IPS: In a report on his visit to Chile in April this year, United Nations Special Rapporteur on the situation of human rights and fundamental freedoms of indigenous people, James Anaya, recommended “carrying out a consultation process on the consultation process.” VA: Yes, of course, that is essential. That’s why I mentioned that the first step is to create spaces for dialogue and consensus with indigenous peoples, in order to develop a strategy for the next steps to be taken. If there is to be a law regulating consultation mechanisms, consultation has to take place about the law, and ideally it should have the support of indigenous communities.

IPS: The Rapporteurship that you preside is currently researching another controversial issue: the property rights of indigenous peoples. VA: Yes.

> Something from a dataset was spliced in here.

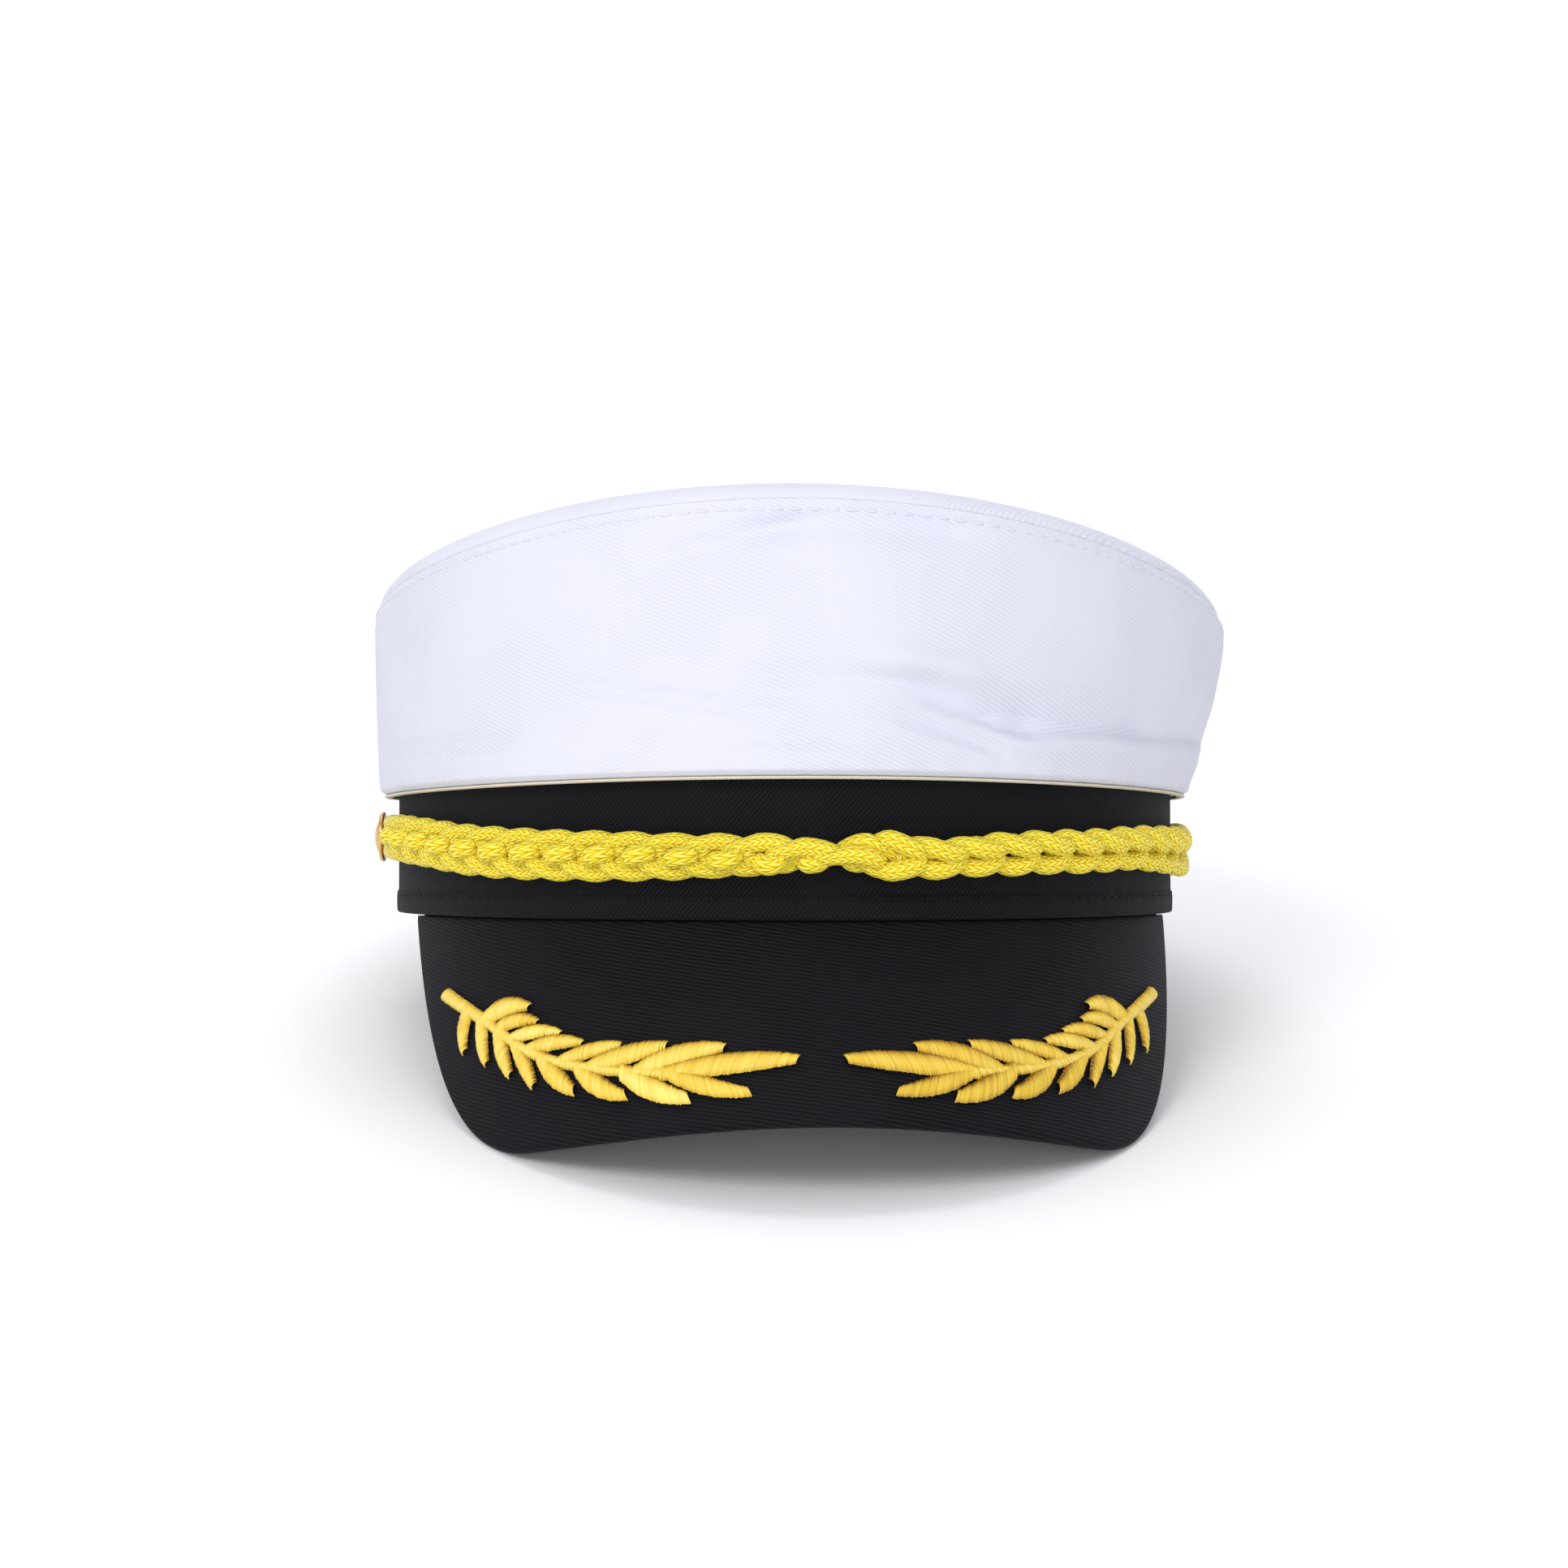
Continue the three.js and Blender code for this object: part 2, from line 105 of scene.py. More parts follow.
def closed_piece(name, points, cloth, material, rows_meet=False):
    """A closed mesh over a grid of points, each with its place on the flat cloth in millimetres.

    The last column repeats the first. The last row does too where the rows meet, and otherwise each end row
    is a pole, where all its points are one.
    """
    rows, columns = points.shape[:2]
    ids = np.arange(rows * columns).reshape(rows, columns)
    ids[:, -1] = ids[:, 0]
    if rows_meet:
        ids[-1] = ids[0]
    for row in (0, -1):
        if np.ptp(points[row], axis=0).max() < 1e-6:
            ids[row] = ids[row, 0]
    corners = np.stack([ids[:-1, :-1], ids[:-1, 1:], ids[1:, 1:], ids[1:, :-1]], -1).reshape(-1, 4)
    places = np.stack([cloth[:-1, :-1], cloth[:-1, 1:], cloth[1:, 1:], cloth[1:, :-1]], 2).reshape(-1, 4, 2)
    used, corners = np.unique(corners, return_inverse=True)
    corners = corners.reshape(-1, 4)
    vertices = at_rest(points.reshape(-1, 3)[used])
    a, b, c, d = (vertices[corners[:, k]] for k in range(4))
    volume = (np.cross(b, c) * a).sum() + (np.cross(c, d) * a).sum()
    if volume < 0:
        corners = corners[:, ::-1]
        places = places[:, ::-1]
    faces = []
    marks = []
    for face, place in zip(corners.tolist(), places.tolist()):
        kept = [k for k in range(4) if face[k] != face[k - 1]]
        faces.append([face[k] for k in kept])
        marks.extend(place[k] for k in kept)
    mesh = bpy.data.meshes.new(name)
    mesh.from_pydata(vertices.tolist(), [], faces)
    layer = mesh.uv_layers.new(name="cloth")
    layer.data.foreach_set("uv", (np.array(marks) * mm).ravel())
    mesh.polygons.foreach_set("use_smooth", [True] * len(faces))
    mesh.materials.append(material)
    mesh.validate()
    return new_object(name, mesh)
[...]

What we are doing is systematising all the decisions about indigenous property rights issued by the Commission and the Court over the past 10 years, trying to define the scope of what they have said about the right to property and on the obligations of states to respect, guarantee and implement it, and protect it against non-state actors.

The second part of the study will be something like a set of guidelines for carrying out a consultation process. In other words, what elements and what practical steps need to be taken into account to implement consultation mechanisms that conform to the standards of the inter-American human rights system.